• Stated task: Word for word, restate every line of the material.
· · ·
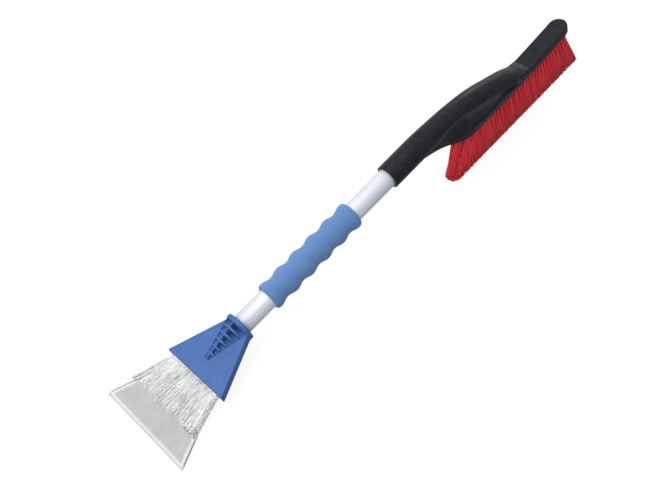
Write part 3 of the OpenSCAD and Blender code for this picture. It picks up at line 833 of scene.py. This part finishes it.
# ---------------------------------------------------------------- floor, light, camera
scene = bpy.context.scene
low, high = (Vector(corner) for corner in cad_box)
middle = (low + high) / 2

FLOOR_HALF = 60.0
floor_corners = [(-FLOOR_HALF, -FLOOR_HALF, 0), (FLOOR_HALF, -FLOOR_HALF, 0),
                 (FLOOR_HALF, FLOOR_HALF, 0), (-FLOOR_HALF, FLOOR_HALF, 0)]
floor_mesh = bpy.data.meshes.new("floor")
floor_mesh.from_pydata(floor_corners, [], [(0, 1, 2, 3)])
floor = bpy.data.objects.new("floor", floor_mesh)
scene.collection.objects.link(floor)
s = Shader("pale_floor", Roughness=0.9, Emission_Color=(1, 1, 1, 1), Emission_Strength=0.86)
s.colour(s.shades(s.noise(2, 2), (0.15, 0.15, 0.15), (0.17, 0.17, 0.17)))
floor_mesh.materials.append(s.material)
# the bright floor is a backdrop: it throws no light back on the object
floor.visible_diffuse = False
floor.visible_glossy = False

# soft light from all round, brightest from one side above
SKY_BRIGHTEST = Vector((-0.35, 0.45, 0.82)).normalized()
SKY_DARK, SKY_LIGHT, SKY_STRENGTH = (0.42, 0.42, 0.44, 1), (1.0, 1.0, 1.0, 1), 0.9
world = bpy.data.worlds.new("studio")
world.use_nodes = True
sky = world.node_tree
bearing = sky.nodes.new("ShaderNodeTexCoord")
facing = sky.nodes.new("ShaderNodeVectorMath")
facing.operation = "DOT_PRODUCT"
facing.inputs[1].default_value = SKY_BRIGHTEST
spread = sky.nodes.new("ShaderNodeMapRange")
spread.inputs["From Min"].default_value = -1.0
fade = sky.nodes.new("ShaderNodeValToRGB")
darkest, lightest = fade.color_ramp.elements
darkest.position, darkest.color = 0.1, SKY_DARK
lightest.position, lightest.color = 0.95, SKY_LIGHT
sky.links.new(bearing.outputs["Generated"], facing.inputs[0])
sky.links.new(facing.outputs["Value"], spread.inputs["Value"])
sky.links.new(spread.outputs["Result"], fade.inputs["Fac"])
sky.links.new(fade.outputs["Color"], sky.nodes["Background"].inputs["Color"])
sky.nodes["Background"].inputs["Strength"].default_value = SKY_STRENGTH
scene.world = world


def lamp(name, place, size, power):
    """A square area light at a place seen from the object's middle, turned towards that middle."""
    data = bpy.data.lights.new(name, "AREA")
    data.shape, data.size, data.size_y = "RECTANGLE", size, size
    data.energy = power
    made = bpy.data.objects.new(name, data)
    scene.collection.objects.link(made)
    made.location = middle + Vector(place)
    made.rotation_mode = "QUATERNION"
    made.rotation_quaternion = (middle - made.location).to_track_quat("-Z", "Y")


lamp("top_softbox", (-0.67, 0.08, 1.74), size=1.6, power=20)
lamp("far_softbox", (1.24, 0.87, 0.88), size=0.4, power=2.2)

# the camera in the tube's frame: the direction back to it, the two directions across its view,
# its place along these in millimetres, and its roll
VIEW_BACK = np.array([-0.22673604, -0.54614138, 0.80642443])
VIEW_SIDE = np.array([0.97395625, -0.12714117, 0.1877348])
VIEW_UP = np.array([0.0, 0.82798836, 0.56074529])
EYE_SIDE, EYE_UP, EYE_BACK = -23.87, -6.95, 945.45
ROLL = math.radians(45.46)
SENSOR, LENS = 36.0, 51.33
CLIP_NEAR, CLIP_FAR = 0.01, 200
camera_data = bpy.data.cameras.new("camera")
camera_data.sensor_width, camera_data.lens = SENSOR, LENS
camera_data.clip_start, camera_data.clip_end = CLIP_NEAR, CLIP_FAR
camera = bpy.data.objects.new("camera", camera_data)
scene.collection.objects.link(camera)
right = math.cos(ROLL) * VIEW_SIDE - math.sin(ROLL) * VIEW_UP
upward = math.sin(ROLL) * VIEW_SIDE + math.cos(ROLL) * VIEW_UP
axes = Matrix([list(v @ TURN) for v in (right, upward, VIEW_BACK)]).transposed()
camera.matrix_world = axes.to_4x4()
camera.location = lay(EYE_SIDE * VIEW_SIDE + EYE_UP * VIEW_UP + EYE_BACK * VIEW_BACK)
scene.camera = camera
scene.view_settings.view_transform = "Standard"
· · ·
• The output:
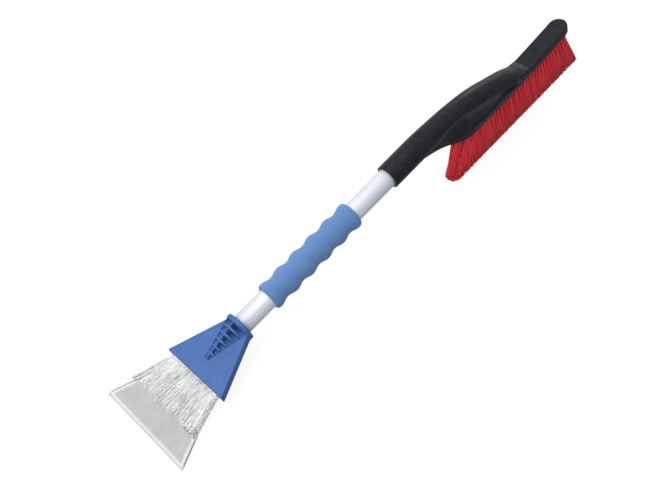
Write part 3 of the OpenSCAD and Blender code for this picture. It picks up at line 833 of scene.py. This part finishes it.
# ---------------------------------------------------------------- floor, light, camera
scene = bpy.context.scene
low, high = (Vector(corner) for corner in cad_box)
middle = (low + high) / 2

FLOOR_HALF = 60.0
floor_corners = [(-FLOOR_HALF, -FLOOR_HALF, 0), (FLOOR_HALF, -FLOOR_HALF, 0),
                 (FLOOR_HALF, FLOOR_HALF, 0), (-FLOOR_HALF, FLOOR_HALF, 0)]
floor_mesh = bpy.data.meshes.new("floor")
floor_mesh.from_pydata(floor_corners, [], [(0, 1, 2, 3)])
floor = bpy.data.objects.new("floor", floor_mesh)
scene.collection.objects.link(floor)
s = Shader("pale_floor", Roughness=0.9, Emission_Color=(1, 1, 1, 1), Emission_Strength=0.86)
s.colour(s.shades(s.noise(2, 2), (0.15, 0.15, 0.15), (0.17, 0.17, 0.17)))
floor_mesh.materials.append(s.material)
# the bright floor is a backdrop: it throws no light back on the object
floor.visible_diffuse = False
floor.visible_glossy = False

# soft light from all round, brightest from one side above
SKY_BRIGHTEST = Vector((-0.35, 0.45, 0.82)).normalized()
SKY_DARK, SKY_LIGHT, SKY_STRENGTH = (0.42, 0.42, 0.44, 1), (1.0, 1.0, 1.0, 1), 0.9
world = bpy.data.worlds.new("studio")
world.use_nodes = True
sky = world.node_tree
bearing = sky.nodes.new("ShaderNodeTexCoord")
facing = sky.nodes.new("ShaderNodeVectorMath")
facing.operation = "DOT_PRODUCT"
facing.inputs[1].default_value = SKY_BRIGHTEST
spread = sky.nodes.new("ShaderNodeMapRange")
spread.inputs["From Min"].default_value = -1.0
fade = sky.nodes.new("ShaderNodeValToRGB")
darkest, lightest = fade.color_ramp.elements
darkest.position, darkest.color = 0.1, SKY_DARK
lightest.position, lightest.color = 0.95, SKY_LIGHT
sky.links.new(bearing.outputs["Generated"], facing.inputs[0])
sky.links.new(facing.outputs["Value"], spread.inputs["Value"])
sky.links.new(spread.outputs["Result"], fade.inputs["Fac"])
sky.links.new(fade.outputs["Color"], sky.nodes["Background"].inputs["Color"])
sky.nodes["Background"].inputs["Strength"].default_value = SKY_STRENGTH
scene.world = world


def lamp(name, place, size, power):
    """A square area light at a place seen from the object's middle, turned towards that middle."""
    data = bpy.data.lights.new(name, "AREA")
    data.shape, data.size, data.size_y = "RECTANGLE", size, size
    data.energy = power
    made = bpy.data.objects.new(name, data)
    scene.collection.objects.link(made)
    made.location = middle + Vector(place)
    made.rotation_mode = "QUATERNION"
    made.rotation_quaternion = (middle - made.location).to_track_quat("-Z", "Y")


lamp("top_softbox", (-0.67, 0.08, 1.74), size=1.6, power=20)
lamp("far_softbox", (1.24, 0.87, 0.88), size=0.4, power=2.2)

# the camera in the tube's frame: the direction back to it, the two directions across its view,
# its place along these in millimetres, and its roll
VIEW_BACK = np.array([-0.22673604, -0.54614138, 0.80642443])
VIEW_SIDE = np.array([0.97395625, -0.12714117, 0.1877348])
VIEW_UP = np.array([0.0, 0.82798836, 0.56074529])
EYE_SIDE, EYE_UP, EYE_BACK = -23.87, -6.95, 945.45
ROLL = math.radians(45.46)
SENSOR, LENS = 36.0, 51.33
CLIP_NEAR, CLIP_FAR = 0.01, 200
camera_data = bpy.data.cameras.new("camera")
camera_data.sensor_width, camera_data.lens = SENSOR, LENS
camera_data.clip_start, camera_data.clip_end = CLIP_NEAR, CLIP_FAR
camera = bpy.data.objects.new("camera", camera_data)
scene.collection.objects.link(camera)
right = math.cos(ROLL) * VIEW_SIDE - math.sin(ROLL) * VIEW_UP
upward = math.sin(ROLL) * VIEW_SIDE + math.cos(ROLL) * VIEW_UP
axes = Matrix([list(v @ TURN) for v in (right, upward, VIEW_BACK)]).transposed()
camera.matrix_world = axes.to_4x4()
camera.location = lay(EYE_SIDE * VIEW_SIDE + EYE_UP * VIEW_UP + EYE_BACK * VIEW_BACK)
scene.camera = camera
scene.view_settings.view_transform = "Standard"